THE EXERCISE — In the entries below, find the line containing "slack = HOPPER_WALL + 0.6" and the line containing "imported = [obj". Copy those two lines and everything between them exactly, and only that.

--- Start EXERCISE DATA ---

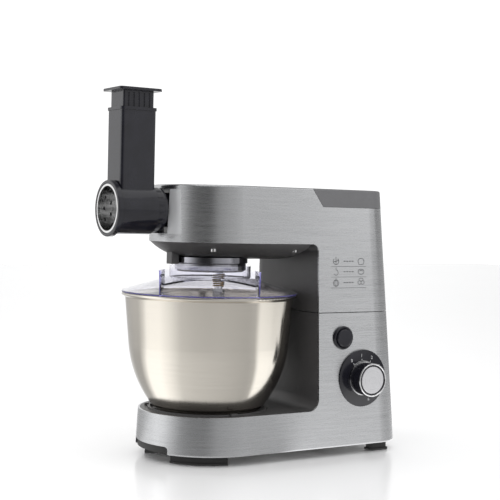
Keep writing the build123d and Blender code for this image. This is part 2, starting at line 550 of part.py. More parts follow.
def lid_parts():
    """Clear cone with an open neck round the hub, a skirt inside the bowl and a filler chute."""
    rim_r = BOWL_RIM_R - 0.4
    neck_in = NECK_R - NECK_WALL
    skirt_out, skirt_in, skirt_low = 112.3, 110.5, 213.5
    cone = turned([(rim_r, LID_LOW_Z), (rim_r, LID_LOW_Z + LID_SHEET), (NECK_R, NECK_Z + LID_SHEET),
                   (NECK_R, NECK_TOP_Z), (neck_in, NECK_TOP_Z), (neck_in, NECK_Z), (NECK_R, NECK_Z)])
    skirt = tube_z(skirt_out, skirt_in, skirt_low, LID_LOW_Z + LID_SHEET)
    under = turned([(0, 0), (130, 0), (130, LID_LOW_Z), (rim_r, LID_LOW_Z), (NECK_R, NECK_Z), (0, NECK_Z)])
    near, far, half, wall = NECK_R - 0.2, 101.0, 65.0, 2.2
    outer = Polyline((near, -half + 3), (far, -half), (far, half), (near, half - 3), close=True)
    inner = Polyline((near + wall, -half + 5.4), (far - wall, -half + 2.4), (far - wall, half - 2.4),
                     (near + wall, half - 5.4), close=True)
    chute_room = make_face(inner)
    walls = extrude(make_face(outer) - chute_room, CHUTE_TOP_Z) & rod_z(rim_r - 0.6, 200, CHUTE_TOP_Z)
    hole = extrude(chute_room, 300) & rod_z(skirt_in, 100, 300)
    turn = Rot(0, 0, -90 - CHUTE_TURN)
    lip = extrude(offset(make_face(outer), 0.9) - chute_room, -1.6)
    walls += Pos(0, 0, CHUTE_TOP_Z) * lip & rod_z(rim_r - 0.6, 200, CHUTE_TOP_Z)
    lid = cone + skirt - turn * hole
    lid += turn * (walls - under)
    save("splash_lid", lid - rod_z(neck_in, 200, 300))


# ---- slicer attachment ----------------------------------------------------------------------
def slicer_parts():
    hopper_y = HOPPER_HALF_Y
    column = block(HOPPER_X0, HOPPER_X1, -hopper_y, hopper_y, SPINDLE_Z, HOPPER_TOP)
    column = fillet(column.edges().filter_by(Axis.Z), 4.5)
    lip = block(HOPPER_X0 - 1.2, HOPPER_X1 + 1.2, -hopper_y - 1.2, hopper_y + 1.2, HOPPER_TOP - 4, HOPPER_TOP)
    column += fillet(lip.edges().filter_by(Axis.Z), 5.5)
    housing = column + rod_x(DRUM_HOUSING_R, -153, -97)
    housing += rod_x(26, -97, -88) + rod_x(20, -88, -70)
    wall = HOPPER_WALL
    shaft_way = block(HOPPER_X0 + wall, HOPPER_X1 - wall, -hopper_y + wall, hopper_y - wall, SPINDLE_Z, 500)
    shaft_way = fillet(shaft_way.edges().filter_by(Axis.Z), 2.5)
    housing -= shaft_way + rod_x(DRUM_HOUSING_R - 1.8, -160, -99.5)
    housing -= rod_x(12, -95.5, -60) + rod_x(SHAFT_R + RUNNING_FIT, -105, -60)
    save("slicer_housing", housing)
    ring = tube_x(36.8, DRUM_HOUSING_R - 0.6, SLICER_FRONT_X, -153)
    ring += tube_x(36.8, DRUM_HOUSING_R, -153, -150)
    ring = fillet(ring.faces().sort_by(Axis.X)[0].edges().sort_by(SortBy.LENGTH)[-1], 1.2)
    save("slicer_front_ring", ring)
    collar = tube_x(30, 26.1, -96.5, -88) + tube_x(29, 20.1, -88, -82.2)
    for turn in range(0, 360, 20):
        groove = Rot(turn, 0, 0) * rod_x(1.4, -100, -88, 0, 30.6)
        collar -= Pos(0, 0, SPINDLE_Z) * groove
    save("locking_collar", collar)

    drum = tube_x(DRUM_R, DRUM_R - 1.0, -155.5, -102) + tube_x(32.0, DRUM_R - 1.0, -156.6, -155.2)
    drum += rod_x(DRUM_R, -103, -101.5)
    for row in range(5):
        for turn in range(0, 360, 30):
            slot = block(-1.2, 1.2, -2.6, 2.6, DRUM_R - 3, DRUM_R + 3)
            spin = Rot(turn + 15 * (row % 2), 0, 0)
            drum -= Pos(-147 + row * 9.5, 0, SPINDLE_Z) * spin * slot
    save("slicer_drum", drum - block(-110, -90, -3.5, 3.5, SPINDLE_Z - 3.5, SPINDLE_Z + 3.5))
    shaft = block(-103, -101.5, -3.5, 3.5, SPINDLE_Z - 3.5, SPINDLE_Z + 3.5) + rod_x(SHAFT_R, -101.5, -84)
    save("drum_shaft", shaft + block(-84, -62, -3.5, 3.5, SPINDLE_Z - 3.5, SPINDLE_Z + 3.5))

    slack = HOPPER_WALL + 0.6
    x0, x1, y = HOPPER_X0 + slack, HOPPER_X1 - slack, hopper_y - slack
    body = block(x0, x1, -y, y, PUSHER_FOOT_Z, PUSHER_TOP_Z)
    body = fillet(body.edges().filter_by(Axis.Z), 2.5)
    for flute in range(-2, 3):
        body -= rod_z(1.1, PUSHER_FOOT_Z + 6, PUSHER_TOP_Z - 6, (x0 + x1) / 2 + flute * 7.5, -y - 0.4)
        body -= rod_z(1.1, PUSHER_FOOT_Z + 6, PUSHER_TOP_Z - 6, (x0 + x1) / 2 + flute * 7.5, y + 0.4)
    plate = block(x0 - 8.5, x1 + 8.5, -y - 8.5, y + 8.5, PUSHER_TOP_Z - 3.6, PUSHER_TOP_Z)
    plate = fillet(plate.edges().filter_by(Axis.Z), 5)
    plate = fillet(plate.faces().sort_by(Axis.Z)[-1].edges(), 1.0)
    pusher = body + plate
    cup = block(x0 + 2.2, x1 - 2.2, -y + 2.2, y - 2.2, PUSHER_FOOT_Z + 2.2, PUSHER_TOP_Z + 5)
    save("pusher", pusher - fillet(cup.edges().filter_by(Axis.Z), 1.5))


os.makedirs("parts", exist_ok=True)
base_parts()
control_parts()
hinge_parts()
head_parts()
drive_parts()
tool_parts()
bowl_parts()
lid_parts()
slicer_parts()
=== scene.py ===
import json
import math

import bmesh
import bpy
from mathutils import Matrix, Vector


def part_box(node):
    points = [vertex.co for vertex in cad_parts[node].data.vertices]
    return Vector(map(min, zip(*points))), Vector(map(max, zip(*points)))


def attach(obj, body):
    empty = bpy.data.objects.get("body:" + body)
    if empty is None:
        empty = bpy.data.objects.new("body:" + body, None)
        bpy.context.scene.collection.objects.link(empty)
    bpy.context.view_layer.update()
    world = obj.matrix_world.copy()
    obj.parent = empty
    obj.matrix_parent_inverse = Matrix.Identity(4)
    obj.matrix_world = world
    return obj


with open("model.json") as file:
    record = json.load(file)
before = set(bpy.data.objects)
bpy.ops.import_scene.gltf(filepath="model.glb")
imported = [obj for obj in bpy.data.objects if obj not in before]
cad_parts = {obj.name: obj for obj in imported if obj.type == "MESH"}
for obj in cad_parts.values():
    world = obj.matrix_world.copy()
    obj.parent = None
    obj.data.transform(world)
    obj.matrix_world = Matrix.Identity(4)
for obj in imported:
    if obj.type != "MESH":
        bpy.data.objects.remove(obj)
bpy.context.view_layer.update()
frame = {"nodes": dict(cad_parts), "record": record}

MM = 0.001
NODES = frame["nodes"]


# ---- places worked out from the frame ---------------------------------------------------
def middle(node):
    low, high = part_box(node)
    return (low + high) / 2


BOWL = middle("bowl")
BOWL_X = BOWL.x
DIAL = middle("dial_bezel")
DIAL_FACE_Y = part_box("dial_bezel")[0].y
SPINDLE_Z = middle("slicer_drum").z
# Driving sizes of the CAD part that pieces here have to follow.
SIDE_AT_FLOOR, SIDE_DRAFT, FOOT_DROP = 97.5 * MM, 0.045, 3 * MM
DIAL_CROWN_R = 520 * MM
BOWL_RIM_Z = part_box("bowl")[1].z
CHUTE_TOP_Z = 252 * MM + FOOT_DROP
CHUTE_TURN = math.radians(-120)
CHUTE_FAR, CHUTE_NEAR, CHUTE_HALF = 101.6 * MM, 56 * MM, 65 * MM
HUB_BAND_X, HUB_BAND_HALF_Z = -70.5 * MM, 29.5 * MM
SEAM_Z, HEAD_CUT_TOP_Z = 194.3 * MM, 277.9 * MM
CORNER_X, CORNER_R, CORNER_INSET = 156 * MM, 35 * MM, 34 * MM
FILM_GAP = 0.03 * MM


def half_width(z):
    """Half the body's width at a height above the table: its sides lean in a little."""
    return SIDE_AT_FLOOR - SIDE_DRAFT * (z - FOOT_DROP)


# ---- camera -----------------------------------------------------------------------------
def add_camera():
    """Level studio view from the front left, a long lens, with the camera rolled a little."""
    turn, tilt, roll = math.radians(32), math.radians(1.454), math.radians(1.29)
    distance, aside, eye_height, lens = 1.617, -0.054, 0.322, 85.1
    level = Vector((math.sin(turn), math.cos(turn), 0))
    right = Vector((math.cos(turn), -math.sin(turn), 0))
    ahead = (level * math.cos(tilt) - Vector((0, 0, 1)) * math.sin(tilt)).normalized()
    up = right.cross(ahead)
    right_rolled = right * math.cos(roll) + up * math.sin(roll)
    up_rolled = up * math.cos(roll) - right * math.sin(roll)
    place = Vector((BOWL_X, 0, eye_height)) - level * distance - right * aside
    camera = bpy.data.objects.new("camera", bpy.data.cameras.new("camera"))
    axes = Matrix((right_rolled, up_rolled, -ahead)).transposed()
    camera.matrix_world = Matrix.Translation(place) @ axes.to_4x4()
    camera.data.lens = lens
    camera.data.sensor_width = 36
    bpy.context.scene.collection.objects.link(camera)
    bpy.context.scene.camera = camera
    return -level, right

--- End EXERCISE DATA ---
--- Start EXERCISE DATA ---

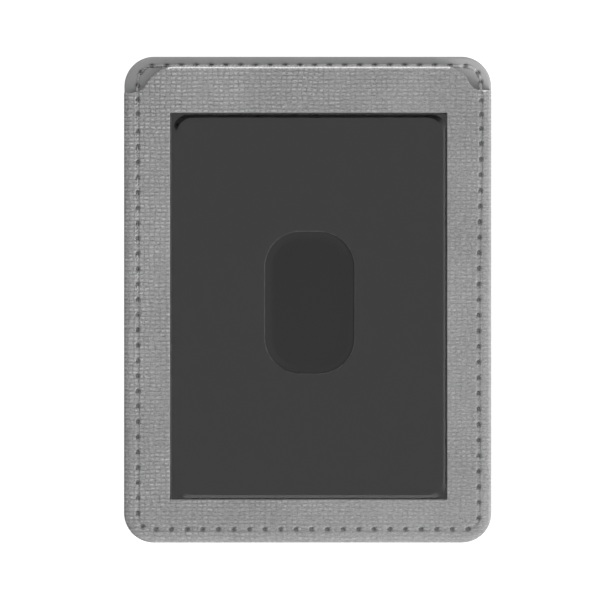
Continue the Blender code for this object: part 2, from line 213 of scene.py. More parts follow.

--- End EXERCISE DATA ---

FINISHED ANSWER —
    slack = HOPPER_WALL + 0.6
    x0, x1, y = HOPPER_X0 + slack, HOPPER_X1 - slack, hopper_y - slack
    body = block(x0, x1, -y, y, PUSHER_FOOT_Z, PUSHER_TOP_Z)
    body = fillet(body.edges().filter_by(Axis.Z), 2.5)
    for flute in range(-2, 3):
        body -= rod_z(1.1, PUSHER_FOOT_Z + 6, PUSHER_TOP_Z - 6, (x0 + x1) / 2 + flute * 7.5, -y - 0.4)
        body -= rod_z(1.1, PUSHER_FOOT_Z + 6, PUSHER_TOP_Z - 6, (x0 + x1) / 2 + flute * 7.5, y + 0.4)
    plate = block(x0 - 8.5, x1 + 8.5, -y - 8.5, y + 8.5, PUSHER_TOP_Z - 3.6, PUSHER_TOP_Z)
    plate = fillet(plate.edges().filter_by(Axis.Z), 5)
    plate = fillet(plate.faces().sort_by(Axis.Z)[-1].edges(), 1.0)
    pusher = body + plate
    cup = block(x0 + 2.2, x1 - 2.2, -y + 2.2, y - 2.2, PUSHER_FOOT_Z + 2.2, PUSHER_TOP_Z + 5)
    save("pusher", pusher - fillet(cup.edges().filter_by(Axis.Z), 1.5))


os.makedirs("parts", exist_ok=True)
base_parts()
control_parts()
hinge_parts()
head_parts()
drive_parts()
tool_parts()
bowl_parts()
lid_parts()
slicer_parts()
=== scene.py ===
import json
import math

import bmesh
import bpy
from mathutils import Matrix, Vector


def part_box(node):
    points = [vertex.co for vertex in cad_parts[node].data.vertices]
    return Vector(map(min, zip(*points))), Vector(map(max, zip(*points)))


def attach(obj, body):
    empty = bpy.data.objects.get("body:" + body)
    if empty is None:
        empty = bpy.data.objects.new("body:" + body, None)
        bpy.context.scene.collection.objects.link(empty)
    bpy.context.view_layer.update()
    world = obj.matrix_world.copy()
    obj.parent = empty
    obj.matrix_parent_inverse = Matrix.Identity(4)
    obj.matrix_world = world
    return obj


with open("model.json") as file:
    record = json.load(file)
before = set(bpy.data.objects)
bpy.ops.import_scene.gltf(filepath="model.glb")
imported = [obj for obj in bpy.data.objects if obj not in before]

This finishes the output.